The question this creates is: How do you test for these more complex motion inputs done over time while retaining a nice-looking API for checking if an input was recieved?

A Technically-Functional and Terrible Solution

Firstly if you want to keep track of inputs over time you need to do it either by storing all the inputs over some amount of time, or by consuming the present inputs and keeping track of the next thing you want to see input by the player before emitting some sort of indicator that an input was correctly done. I haven’t quite figured out how to cleanly do the “consuming the present inputs” method yet, so maybe I’ll write another post about that if I ever figure it out, but here I will be talking about matching on motion inputs using a stored buffer of past input.

When you store inputs in a buffer you can very easily match motion inputs by simply entering the inputs you want for a motion, and then checking for equality to a slice of your input buffer. That looks something like this:

fn input_hadouken(inputs) -> bool {
    hadouken = [DOWN, DOWN_RIGHT, RIGHT, BUTTON_A]

    if inputs.get_last(hadouken.len()) == hadouken {
        return true
    } else {
        return false
    }
}

This technically solves the problem but it’s bad and it will make your game feel bad to people who are playing it. (In fact, I wrote this out of frustration with the lack of explanations of the real solution to motion input parsing!) You should never expect consistent frame-perfect motion inputs from your players, they are not superhuman.

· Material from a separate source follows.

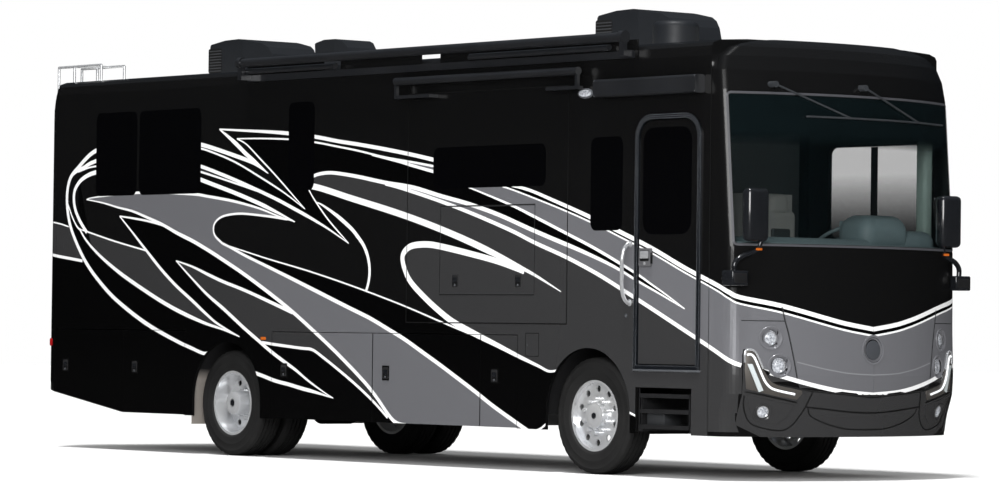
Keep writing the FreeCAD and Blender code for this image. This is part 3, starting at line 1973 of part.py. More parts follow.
# Wheelhouses: half-round liners over each wheel, and the flaps behind the rear pair.
liners = []
for name, side in SIDES:
    low, high = across(side, half_width - size.liner_depth, skirt_inner - size.seat_gap)
    for x in (axle_x, rear_axle_x):
        outer = rod("y", size.liner_radius + size.liner_plate, high - low, x, low, axle_z)
        hollow = rod("y", size.liner_radius, high - low + size.overrun * 2, x, low - size.overrun, axle_z)
        under = block(
            x - size.liner_radius * 2,
            x + size.liner_radius * 2,
            low - size.overrun,
            high + size.overrun,
            axle_z - size.liner_radius * 2,
            axle_z,
        )
        pieces = [cut(outer, hollow, under)]
        stand = block(
            x - size.cross_width / 2,
            x + size.cross_width / 2,
            low,
            high,
            axle_z + size.liner_radius + size.liner_plate / 2,
            deck_low,
        )
        pieces.append(stand)
        if x is rear_axle_x:
            flap_x = x - size.liner_radius - size.liner_plate
            pieces.append(
                block(
                    flap_x,
                    flap_x + size.liner_plate,
                    low,
                    high,
                    size.flap_bottom,
                    axle_z,
                )
            )
        liners.append(fuse(*pieces))
node("wheelhouses", together(*liners))

# Axles. The front one is a beam with an eye for each kingpin, the rear one a tube with
# the differential in the middle. Air springs stand on both.
def air_spring(x, y, low):
    """A rolling-lobe air spring between an axle and the frame."""
    top = size.rail_bottom - size.seat_gap
    return rod("z", size.spring_radius, top - low, x, y, low)


king = size.kingpin_offset
beam_half = size.axle_beam_height / 2
beam_top = axle_z - size.axle_beam_width / 2
beam_middle = beam_top - beam_half
web = size.axle_web / 2
flange = size.axle_flange
beam_span = king - size.knuckle_radius - size.axle_beam_width
wide = size.axle_beam_width / 2
beam_section = [
    (axle_x - wide, beam_middle - beam_half),
    (axle_x + wide, beam_middle - beam_half),
    (axle_x + wide, beam_middle - beam_half + flange),
    (axle_x + web, beam_middle - beam_half + flange),
    (axle_x + web, beam_middle + beam_half - flange),
    (axle_x + wide, beam_middle + beam_half - flange),
    (axle_x + wide, beam_middle + beam_half),
    (axle_x - wide, beam_middle + beam_half),
    (axle_x - wide, beam_middle + beam_half - flange),
    (axle_x - web, beam_middle + beam_half - flange),
    (axle_x - web, beam_middle - beam_half + flange),
    (axle_x - wide, beam_middle - beam_half + flange),
]
front_axle = [slab("side", [beam_section], -beam_span, beam_span)]
eye_half = size.kingpin_height / 4
for name, side in SIDES:
    stem_end = king - size.knuckle_radius - size.panel_gap
    low, high = across(side, beam_span - size.overrun, stem_end)
    front_axle.append(
        block(axle_x - wide, axle_x + wide, low, high, beam_middle - beam_half, axle_z + eye_half)
    )
    low, high = across(side, stem_end, king)
    front_axle.append(
        block(axle_x - wide, axle_x + wide, low, high, axle_z - eye_half, axle_z + eye_half)
    )
    front_axle.append(
        rod("z", size.knuckle_radius, eye_half * 2, axle_x, side * king, axle_z - eye_half)
    )
    front_axle.append(
        rod(
            "z",
            size.kingpin_radius,
            size.kingpin_height,
            axle_x,
            side * king,
            axle_z - size.kingpin_height / 2,
        )
    )
    front_axle.append(air_spring(axle_x, side * (size.spring_offset - size.spring_radius), beam_middle + beam_half))
node("front_axle", fuse(*front_axle))

rear_tube_end = size.tyre_face - size.tyre_width - size.twin_spacing
rear_axle = [
    rod("y", size.axle_tube_radius, rear_tube_end * 2, rear_axle_x, -rear_tube_end, axle_z),
    rod(
        "y",
        size.differential_radius,
        size.differential_length,
        rear_axle_x,
        -size.differential_length / 2,
        axle_z,
    ),
]
for name, side in SIDES:
    rear_axle.append(air_spring(rear_axle_x, side * (rail_out - size.rail_width / 2), axle_z))
node("rear_axle", fuse(*rear_axle))

# Knuckles: two ears round the kingpin, a plate and the spindle that carries the wheel.
for name, side in SIDES:
    ears = []
    for low_share in (-1, 1):
        if low_share < 0:
            low = axle_z - size.kingpin_height / 2
            high = axle_z - eye_half - size.seat_gap
        else:
            low = axle_z + eye_half + size.seat_gap
            high = axle_z + size.kingpin_height / 2
        ears.append(rod("z", size.knuckle_radius, high - low, axle_x, side * king, low))
    outer_y = king + size.knuckle_radius + size.panel_gap
    plate_low, plate_high = across(side, outer_y, outer_y + size.knuckle_radius / 2)
    ears.append(
        block(
            axle_x - size.knuckle_radius,
            axle_x + size.knuckle_radius,
            plate_low,
            plate_high,
            axle_z - size.kingpin_height / 2,
            axle_z + size.kingpin_height / 2,
        )
    )
    for low_share in (-1, 1):
        if low_share < 0:
            low = axle_z - size.kingpin_height / 2
            high = axle_z - eye_half - size.seat_gap
        else:
            low = axle_z + eye_half + size.seat_gap
            high = axle_z + size.kingpin_height / 2
        ear_low, ear_high = across(side, king, outer_y)
        ears.append(
            block(axle_x - size.knuckle_radius, axle_x + size.knuckle_radius, ear_low, ear_high, low, high)
        )
    spindle_end = size.tyre_face - size.rim_thickness * 4
    spin_low, spin_high = across(side, outer_y, spindle_end)
    ears.append(rod("y", size.spindle_radius, spin_high - spin_low, axle_x, spin_low, axle_z))
    pin_hole = rod(
        "z",
        size.kingpin_radius + size.seat_gap,
        size.kingpin_height * 2,
        axle_x,
        side * king,
        axle_z - size.kingpin_height,
    )
    node(f"knuckle_{name}", cut(fuse(*ears), pin_hole))

# Tyres and rims.
def tyre(x, side, middle):
    """A tyre turned about its axle, round bead seats to fit the rim."""
    half = size.tyre_width / 2
    inner = size.rim_radius + size.seat_gap
    rise = size.tyre_radius - inner
    outer_points = [(half * across_share, inner + rise * up_share) for across_share, up_share in TYRE_SHARES]
    points = outer_points + [(-a, b) for a, b in reversed(outer_points)]
    return turned(points, x, side * middle, axle_z)


def rim(x, side, middle, disc_place, deep):
    """A forged rim: a barrel with flanges, and a disc with ten round hand holes."""
    half = size.rim_width / 2
    wall = size.rim_wall
    seat = size.rim_radius
    barrel = [
        (-half, size.rim_flange_radius),
        (-half, seat - wall),
        (half, seat - wall),
        (half, size.rim_flange_radius),
        (half - wall, size.rim_flange_radius),
        (half - wall, seat),
        (-half + wall, seat),
        (-half + wall, size.rim_flange_radius),
    ]
    ring_piece = turned(barrel, x, side * middle, axle_z, side)
    disc_low, disc_high = across(side, disc_place - size.rim_thickness, disc_place)
    body = doc.addObject("PartDesign::Body", fresh("disc"))
    sketch = sketch_on(body, "side", 0)
    circle = sketch.addGeometry(Part.Circle(Vector(), Vector(0, 0, 1), (seat - wall / 2).value))
    sketch.addConstraint(Sketcher.Constraint("Coincident", circle, 3, -1, 1))
    index = sketch.addConstraint(Sketcher.Constraint("Radius", circle, (seat - wall / 2).value))
    bind(sketch, f"Constraints[{index}]", seat - wall / 2)
    pad = body.newObject("PartDesign::Pad", fresh("pad"))
    pad.Profile = sketch
    bind(pad, "Length", size.rim_thickness)
    pad.Midplane = True
    hole_sketch = sketch_on(body, "side", 0)
    hole = hole_sketch.addGeometry(
        Part.Circle(Vector(0, size.hand_hole_circle.value, 0), Vector(0, 0, 1), size.hand_hole_radius.value)
    )
    fix_point(hole_sketch, hole, 3, (0, size.hand_hole_circle))
    index = hole_sketch.addConstraint(Sketcher.Constraint("Radius", hole, size.hand_hole_radius.value))
    bind(hole_sketch, f"Constraints[{index}]", size.hand_hole_radius)
    pocket = body.newObject("PartDesign::Pocket", fresh("pocket"))
    pocket.Profile = hole_sketch
    pocket.Type = "ThroughAll"
    pocket.Midplane = True
    pattern = body.newObject("PartDesign::PolarPattern", fresh("pattern"))
    pattern.Originals = [pocket]
    pattern.Axis = (hole_sketch, ["N_Axis"])
    pattern.Angle = 360
    pattern.Occurrences = HAND_HOLE_COUNT
    body.Tip = pattern
    place(body, x, side * (middle + disc_place - size.rim_thickness / 2), axle_z)
    pieces = [ring_piece, body]
    if deep:
        hub_low, hub_high = across(side, middle + disc_place - size.hub_length * 0.2, middle + disc_place + size.hub_length)
    else:
        hub_low, hub_high = across(side, middle + disc_place - size.hub_length, middle + disc_place + size.hub_length * 0.4)
    pieces.append(rod("y", size.hub_radius, hub_high - hub_low, x, hub_low, axle_z))
    nut_low, nut_high = across(side, middle + disc_place - size.rim_thickness / 2, middle + disc_place + size.nut_length)
    for index in range(STUD_COUNT):
        turn = 2 * math.pi * (index + 0.5) / STUD_COUNT
        pieces.append(
            rod(
                "y",
                size.nut_radius,
                nut_high - nut_low,
                x + size.stud_circle * math.cos(turn),
                nut_low,
                axle_z + size.stud_circle * math.sin(turn),
            )
        )
    return fuse(*pieces)


middle = size.tyre_face - size.tyre_width / 2
front_disc = size.rim_width / 2 - size.rim_thickness * 3
deep_disc = size.rim_thickness * 3 - size.rim_width / 2
for name, side in SIDES:
    node(f"front_tyre_{name}", tyre(axle_x, side, middle))
    bore_low, bore_high = across(side, king, spindle_end + size.panel_gap)
    bore = rod("y", size.spindle_radius + size.seat_gap, bore_high - bore_low, axle_x, bore_low, axle_z)
    node(f"front_rim_{name}", cut(rim(axle_x, side, middle, front_disc, False), bore))
    inner_middle = middle - size.twin_spacing
    node(
        f"rear_tyre_{name}",
        together(tyre(rear_axle_x, side, middle), tyre(rear_axle_x, side, inner_middle)),
    )
    outer_rim = rim(rear_axle_x, side, middle, deep_disc, True)
    inner_low, inner_high = across(
        side,
        rear_tube_end + size.seat_gap,
        middle + deep_disc,
    )
    hub = rod("y", size.hub_radius, inner_high - inner_low, rear_axle_x, inner_low, axle_z)
    inner_rim = rim(rear_axle_x, side, inner_middle, front_disc, False)
    node(f"rear_rim_{name}", fuse(outer_rim, hub, inner_rim))

doc.recompute()
faults = []
for item in doc.Objects:
    if "Invalid" in item.State or "Error" in item.State:
        faults.append(f"{item.Name} ({item.Label}) is {item.State}")
for piece in nodes:
    if piece.Shape.isNull() or not piece.Shape.isValid():
        faults.append(f"{piece.Label} has no valid shape")
if faults:
    raise RuntimeError("; ".join(faults[:20]))

os.makedirs("parts", exist_ok=True)
for piece in nodes:
    piece.Shape.exportStep(f"parts/{piece.Label}.step")
    print(piece.Label, len(piece.Shape.Solids), round(piece.Shape.Volume / 1e6, 2))
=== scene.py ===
import math

import bmesh
import bpy
from mathutils import Matrix, Vector
from mathutils.bvhtree import BVHTree
from mathutils.geometry import delaunay_2d_cdt


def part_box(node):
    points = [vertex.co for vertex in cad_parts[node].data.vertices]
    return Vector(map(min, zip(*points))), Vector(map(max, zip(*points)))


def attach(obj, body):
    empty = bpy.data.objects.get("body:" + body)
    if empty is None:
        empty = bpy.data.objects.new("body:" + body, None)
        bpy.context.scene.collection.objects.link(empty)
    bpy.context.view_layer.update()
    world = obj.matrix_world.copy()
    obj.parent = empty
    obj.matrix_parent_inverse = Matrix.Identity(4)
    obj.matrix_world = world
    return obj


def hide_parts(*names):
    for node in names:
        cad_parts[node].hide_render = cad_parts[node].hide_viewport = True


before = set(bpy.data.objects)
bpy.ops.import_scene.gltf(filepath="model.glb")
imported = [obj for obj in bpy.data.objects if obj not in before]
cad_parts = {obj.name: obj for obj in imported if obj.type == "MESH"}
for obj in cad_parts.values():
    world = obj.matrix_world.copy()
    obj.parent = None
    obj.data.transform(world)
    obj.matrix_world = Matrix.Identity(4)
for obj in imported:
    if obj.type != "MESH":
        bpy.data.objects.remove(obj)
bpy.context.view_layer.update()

# Painted side panels: flat laminate walls, skirts and doors in black gloss, with swooping
# stripes in white, silver and charcoal that run on from panel to panel. Each colour is sprayed
# and lacquered, so the stripes lie in the face of the panel. The left side mirrors the right.
SIDES = ((-1, "right"), (1, "left"))
side_face = -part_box("side_wall_right")[0][1]
tyre_low, tyre_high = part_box("front_tyre_right")
axle_x = (tyre_low[0] + tyre_high[0]) / 2
paint_film = 0.0014


class Signal:
    """A socket of a finish, so that the sums of a shader read as plain maths."""

    def __init__(self, finish, socket):
        self.finish = finish
        self.socket = socket

    def work(self, operation, first, second):
        return self.finish.node("ShaderNodeMath", {"operation": operation}, {0: first, 1: second})

    def __add__(self, other):
        return self.work("ADD", self, other)

    def __radd__(self, other):
        return self.work("ADD", other, self)

    def __sub__(self, other):
        return self.work("SUBTRACT", self, other)

    def __rsub__(self, other):
        return self.work("SUBTRACT", other, self)

    def __mul__(self, other):
        return self.work("MULTIPLY", self, other)

    def __rmul__(self, other):
        return self.work("MULTIPLY", other, self)

    def __abs__(self):
        return self.finish.node("ShaderNodeMath", {"operation": "ABSOLUTE"}, {0: self})

    def over(self, limit):
        """One where the signal is over a limit, and nothing elsewhere."""
        return self.work("GREATER_THAN", self, limit)

    def under(self, limit):
        """One where the signal is under a limit, and nothing elsewhere."""
        return self.work("LESS_THAN", self, limit)


class Nodes:
    """The nodes of a finish or of the sky, and the links between them."""

    def __init__(self, tree):
        self.tree = tree

    def feed(self, target, value):
        """Give a socket a value or a link."""
        if isinstance(value, Signal):
            self.tree.links.new(value.socket, target)
        else:
            target.default_value = value

    def node(self, kind, settings, sockets, output=0):
        """Add a node with its settings and the values or links of its sockets."""
        node = self.tree.nodes.new(kind)
        for setting, value in settings.items():
            if setting == "stops":
                for index, (place, color) in enumerate(value):
                    elements = node.color_ramp.elements
                    element = elements[index] if index < len(elements) else elements.new(place)
                    element.position = place
                    element.color = color
            else:
                setattr(node, setting, value)
        for socket, value in sockets.items():
            self.feed(node.inputs[socket], value)
        return Signal(self, node.outputs[output])

    def blend(self, share, first, second):
        """Blend two colours by a share."""
        sockets = {"Factor": share, "A": first, "B": second}
        return self.node("ShaderNodeMix", {"data_type": "RGBA"}, sockets, "Result")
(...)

So let’s try fixing this, and see if it’s possible to accept motion inputs with much greater variation in timing.

A Mostly-Correct Solution

If we want to allow for variations in timing and for other inputs to occur while a motion input is being done at the same time (think doing 236P236P as a way to cancel from fireball into super, using the first 236 as the first half of the super input) then we need to define how much time is allowed between each input for it to still register as a motion input. To do this you need to know the timings of each stored input, you can either explicitly store the time (not recommended) or poll for inputs during a slice of time at a consistent rate and implicitly reflect that rate in your code (this is my recommended method).

For this next example let’s assume that we are polling for inputs every single frame of the game, which is running at 60fps (polling at 60fps is also a bad idea in an actual implementation as it will be a slow enough poll rate to make inputs feel bad, but it’s the easiest way to demonstrate this system for now). If we want to check for the motion input 236A, with an allowed lenience of 8 frames between each input at most, we could do it like this:

// very similar API to the Input.just_pressed("button") method
// all you need to do is pass it your buffer of inputs!
fn input_hadouken(inputs) -> bool {
    lenience = 8
    motion = [INPUT_DOWN, INPUT_DOWNRIGHT, INPUT_RIGHT]

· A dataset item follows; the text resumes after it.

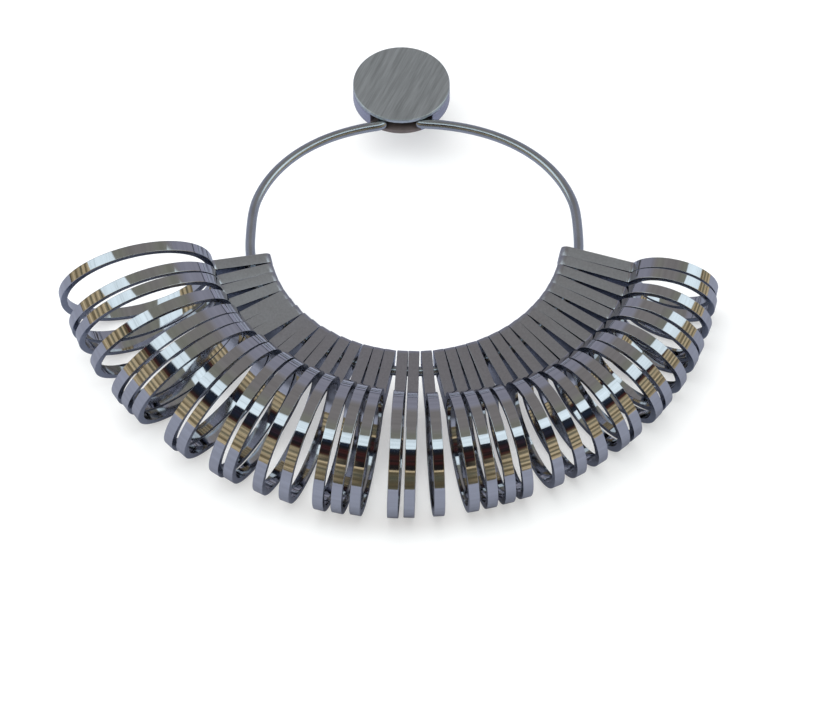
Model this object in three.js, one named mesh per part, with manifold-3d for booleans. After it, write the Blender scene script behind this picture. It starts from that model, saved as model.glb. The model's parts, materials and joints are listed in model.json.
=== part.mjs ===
// A finger ring sizer: thirty-six ring gauges threaded on a sprung wire carrier, whose two ends
// are pinned inside a round screw clasp. Millimetres, +Z up, standing on the rims of its gauges.
import * as THREE from 'three';
import { mergeVertices } from 'three/addons/utils/BufferGeometryUtils.js';
import Module from 'manifold-3d';

const wasm = await Module();
wasm.setup();

// ---- Driving dimensions -------------------------------------------------------------------

// A gauge's size number is the inner circumference of its ring in millimetres.
const LARGEST_SIZE = 76;
const SMALLEST_SIZE = 41;

// Every gauge is stamped from one thickness of strip: a ring with a flat tab.
const GAUGE_THICKNESS = 1.85;
const BAND_WALL = 1.15;
const TAB_HALF_HEIGHT = 2.4;
const TAB_CORNER_RADIUS = 1.3;
const TAB_BEHIND_HOLE = 3.2; // from the hole's centre to the tab's inner end
const TAB_TO_LARGE_RING = 7.0; // from the hole's centre to the ring, on the largest gauge
const TAB_TO_SMALL_RING = 8.8; // and on the smallest
const TAB_FILLET = 0.8; // where the tab runs into the ring
const WIRE_HOLE_RADIUS = 1.3; // loose on the wire, so that a gauge can lean over

// The carrier is a circle in front, with slightly wide shoulders and a flat crown behind.
const WIRE_RADIUS = 0.825;
const CARRIER_RADIUS = 27.65;
const SHOULDER_BULGE = 0.8;
const SHOULDER_START = 0.35; // the sine of the angle by which the bulge is fully there

// The gauges stand in a fan round the front of the carrier, in bunches whose inner ends touch.
// Each bunch has a number of gauges, leans over with its top towards the front, and spreads a
// little from one gauge to the next; both angles are in degrees. The plates point away from a
// fan centre that lies a little behind the carrier's own centre.
const FAN_CENTRE_BEHIND = 2.1;
const FAN_START = THREE.MathUtils.degToRad(193.6);
const FAN_END = THREE.MathUtils.degToRad(346.8);
const FRONT = THREE.MathUtils.degToRad(270);
const BUNCHES = [
  { count: 1, lean: 16, spread: 0 },
  { count: 2, lean: 18, spread: 1.5 },
  { count: 1, lean: 19, spread: 0 },
  { count: 3, lean: 17.5, spread: 1.2 },
  { count: 2, lean: 14, spread: 1.2 },
  { count: 2, lean: 10, spread: 1.4 },
  { count: 1, lean: 8, spread: 0 },
  { count: 1, lean: 6, spread: 0 },
  { count: 3, lean: 3, spread: 2.2 },
  { count: 2, lean: 1, spread: 1.6 },
  { count: 1, lean: 0, spread: 0 },
  { count: 4, lean: 2, spread: 2.4 },
  { count: 1, lean: 4, spread: 0 },
  { count: 1, lean: 5.5, spread: 0 },
  { count: 1, lean: 7, spread: 0 },
  { count: 2, lean: 9, spread: 2.2 },
  { count: 2, lean: 11, spread: 2.2 },
  { count: 1, lean: 12, spread: 0 },
  { count: 2, lean: 13, spread: 2 },
  { count: 1, lean: 13.5, spread: 0 },
  { count: 2, lean: 14, spread: 2 },
];
const GAP_IN_BUNCH = 0.04;
const CARRIER_HEIGHT = 10.6; // the carrier lies level, this far above the ground

// The clasp: a round cup with a mouth for the two wire ends, closed by a screwed lid.
const CLASP_CENTRE = new THREE.Vector2(-2.2, 34.3);
const CLASP_RADIUS = 8.2;
const CLASP_WALL = 0.9;
const CUP_BOTTOM = -1.65;
const CUP_FLOOR = -0.95;
const CUP_RIM = 0.9;
const LID_GAP = 0.04;
const LID_TOP = 1.75;
const MOUTH_HALF_ANGLE = THREE.MathUtils.degToRad(40);
const BOSS_RADIUS = 2.1;
const STUD_RADIUS = 1.2;
const STUD_CLEARANCE = 0.05;
const STUD_BOTTOM = -0.9;
const PIN_RADIUS = 0.55;
const PIN_CLEARANCE = 0.06;
const PIN_TOP = 0.75;
const PIN_SPACING = 6.2;
const PIN_SETBACK = 3.6; // in front of the clasp's centre
const EYE_RADIUS = 1.45;
const EYE_HALF_THICKNESS = 0.5;
const WIRE_BEND = 4.6; // where the carrier leaves its curve, sideways from the clasp's centre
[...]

    // check if the first frame of input has the A button pressed
    // we dont want any leniency on the last input of the motion because
    // that would cause the input to be recieved more than once 
    if !input.get(0).just_pressed(BUTTON_A) {
        return false
    }

    needed_input_idx = 0
    frames_since_last_input_detected = 0
    for input_frame in inputs {
        // get currently needed input
        needed_input = motion.get(needed_input_idx)
        // check to return true when the input was recieved and we no longer want to
        // search for any more parts of the motion input
        if needed_input.is_none() {
            return true
        }

        // check to ensure the inputs we want dont have more than 8 frames between them
        if frames_since_last_input_detected > lenience {
            return false
        }

        frames_since_last_input_detected += 1

        if input_frame.just_pressed(needed_input) {
            needed_input_idx += 1 // go to next input
            frames_since_last_input_detected = 0 // reset leniency counter
        }
    }
}

This will work well enough to ensure that the input is lenient so that players can input it without needing extreme precision.

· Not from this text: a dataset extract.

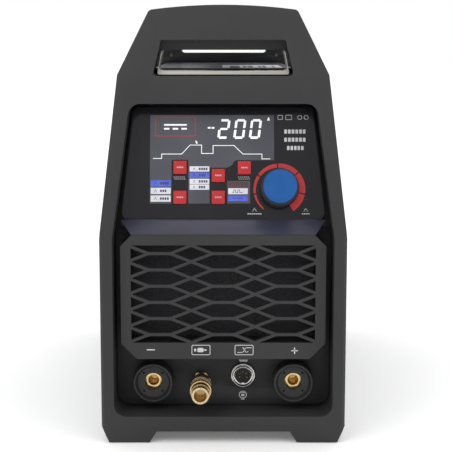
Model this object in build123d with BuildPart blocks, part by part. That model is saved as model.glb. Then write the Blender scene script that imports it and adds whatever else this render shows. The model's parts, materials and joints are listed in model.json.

If we think about this implementation a bit more, it becomes very clear that what we want as a solution is something similar to parser combinators. I think parser combinators apply very well to this problem because you can build up a bunch of tiny “primitive” input checking functions, stack them on top of eachother, and easily get more complex input matching functions. Sort of like how you would do something to parse a simple file format or piece of text input, you just need to adapt these concepts to operate on frames of input. You could probably even use regex for this if you wanted, its essentially the same problem.